Covid resistenti, uno studio ne sta indagando le caratteristiche genetiche

Covid resistenti

Un recente studio apparso sulla rivista Science ha dimostrato che il 15% delle forme gravi di Covid-19 è riconducibile a fattori genetici. È tuttora in corso un altro studio che indaga le caratteristiche genetiche dei cosiddetti resistenti

Nel contatto diretto e continuativo con un soggetto positivo al Covid-19 di due persone nelle medesime condizioni, uno dei due contrae l’infezione in forma grave, mentre l’altro non si contagia affatto. Ci si chiede dunque come mai la risposta all’infezione da SARS-CoV-2 possa variare tanto da soggetto a soggetto, date le stesse condizioni di partenza, come età e patologie pregresse. La risposta più accreditata è stata, finora, «una diversa risposta immunitaria». Tuttavia, uno studio coordinato dal Consorzio Internazionale di Genetica (CovidHGE), con capofila la Rockfeller University di New York, cui ha partecipato anche il laboratorio di Genetica Medica di Tor Vergata diretto da Giuseppe Novelli, ha fornito risposte più circostanziate, rivoluzionarie perché capaci di spianare la strada a nuovi percorsi terapeutici.

Covid resistenti

«Tre sono gli elementi che abbiamo considerato: il virus, l’ospite e l’ambiente – ha commentato Novelli – Abbiamo quindi deciso di concentrarci sui fattori genetici dell’ospite, andando a confrontare il DNA dei casi gravissimi con quello degli asintomatici. È così emerso che il 10-15% dei malati gravi presentano mutazioni genetiche a livello di risposta innata. Sono cioè deficitari nella produzione di interferone, proteina che aiuta a regolare l’attività del sistema immunitario con funzioni antivirali.
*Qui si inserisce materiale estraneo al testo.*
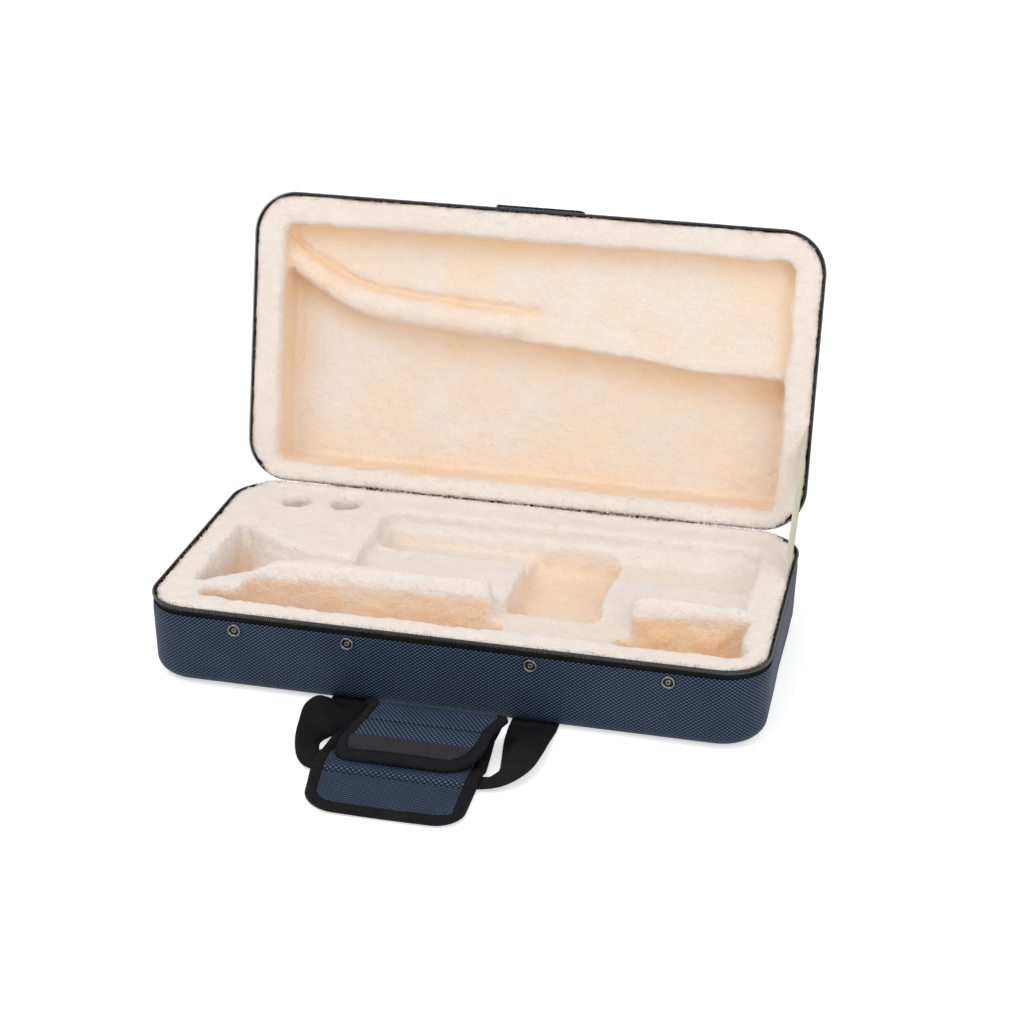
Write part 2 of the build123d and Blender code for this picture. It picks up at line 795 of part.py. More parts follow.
for side_name, side in (("left", -1), ("right", 1)):
    pin_side = Plane(origin=(side * slider_park, pin_y, slider_z), x_dir=(0, 1, 0), z_dir=(1, 0, 0))

    with BuildPart() as slider:
        with BuildSketch(slider_face):
            with Locations((-side * slider_park, 0)):
                RectangleRounded(slider_length, slider_height, slider_corner)
        extrude(amount=slider_thickness)
        for lug_side in (-1, 1):
            with BuildSketch(pin_side.offset(lug_side * (lug_inner + lug_thickness / 2))):
                Circle(pin_radius + eye_wall)
                Rectangle(
                    pin_y - slider_back - slider_thickness, 2 * (pin_radius + eye_wall),
                    align=(Align.MAX, Align.CENTER),
                )
            extrude(amount=lug_thickness / 2, both=True)
        with BuildSketch(pin_side):
            Circle(pin_radius)
        extrude(amount=lug_inner + lug_thickness, both=True)

    with BuildPart() as pull:
        with BuildSketch(pin_side):
            Circle(eye_radius)
        extrude(amount=pull_width / 2, both=True)
        with BuildSketch(Plane(origin=(0, pin_y, slider_z), x_dir=(-1, 0, 0), z_dir=(0, 1, 0))):
            with Locations((-side * slider_park, -tab_top - pull_length / 2)):
                RectangleRounded(pull_width, pull_length, pull_width / 3)
            with Locations((-side * slider_park, -pull_length)):
                Circle(pull_hole_radius, mode=Mode.SUBTRACT)
        extrude(amount=pull_thickness / 2, both=True)
        with BuildSketch(pin_side):
            Circle(pin_radius + pin_fit)
        extrude(amount=pull_width / 2, both=True, mode=Mode.SUBTRACT)

    save(slider, f"zipper_slider_{side_name}")
    save(pull, f"zipper_pull_{side_name}")
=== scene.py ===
"""Looks of an open soft-shell trumpet case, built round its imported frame.

Shapes are worked out in millimetres and turned into metres when a mesh is made. Each half of the case is
drawn in its own terms: x along the case, v across it towards the hinge, and d down from its rim.
"""

import json
from math import cos, hypot, pi, radians, sin, tan

import bmesh
import bpy
import numpy as np
from mathutils import Matrix, Vector


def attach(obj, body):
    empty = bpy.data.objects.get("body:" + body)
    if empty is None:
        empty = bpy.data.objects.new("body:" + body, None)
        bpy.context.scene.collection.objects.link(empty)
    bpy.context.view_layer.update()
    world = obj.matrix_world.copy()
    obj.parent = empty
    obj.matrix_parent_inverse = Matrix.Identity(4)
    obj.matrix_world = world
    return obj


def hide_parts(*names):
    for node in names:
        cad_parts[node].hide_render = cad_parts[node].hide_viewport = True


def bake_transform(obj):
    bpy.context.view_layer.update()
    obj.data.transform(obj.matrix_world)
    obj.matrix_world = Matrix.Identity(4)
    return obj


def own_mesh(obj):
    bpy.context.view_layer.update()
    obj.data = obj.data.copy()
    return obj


MM = 0.001
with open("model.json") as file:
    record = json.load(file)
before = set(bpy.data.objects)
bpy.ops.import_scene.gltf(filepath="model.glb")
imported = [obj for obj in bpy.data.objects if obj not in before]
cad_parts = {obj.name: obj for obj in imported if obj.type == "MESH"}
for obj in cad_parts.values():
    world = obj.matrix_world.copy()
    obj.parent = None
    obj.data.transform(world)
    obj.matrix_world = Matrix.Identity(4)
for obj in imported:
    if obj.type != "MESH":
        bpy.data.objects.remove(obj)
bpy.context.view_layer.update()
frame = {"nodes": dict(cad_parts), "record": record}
nodes = frame["nodes"]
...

Questi soggetti possono essere definiti suscettibili. La genetica intende ora indagare le caratteristiche dei cosiddetti resistenti, di coloro che, seppure esposti in maniera diretta e continuativa al virus, non vengono contagiati».

Questo nuovo studio, tuttora in corso, ha reclutato alcune migliaia di volontari, di cui 150 nella sola Italia i quali si aggiungono a quelli di altri paesi come Francia, Spagna, Stati Uniti, Brasile. Ora si procederà a leggere le sequenze di DNA del campione, le quali saranno messe a confronto con quelle dei suscettibili per comprendere le specifiche caratteristiche genetiche del gruppo dei resistenti.
«Anche in altre malattie come l’AIDS – ha chiarito Novelli – è stato riscontrato che circa un 10% di soggetti risultano naturalmente resistenti al virus dell’HIV per un difetto nel recettore CCR5 (una proteina coinvolta nel sistema immunitario – ndr) che blocca il suo ingresso. Se i risultati dello studio portassero a conclusioni simili, sarebbe possibile trovare una chiave d’arresto per bloccare l’accesso del Covid-19 in tutti i soggetti».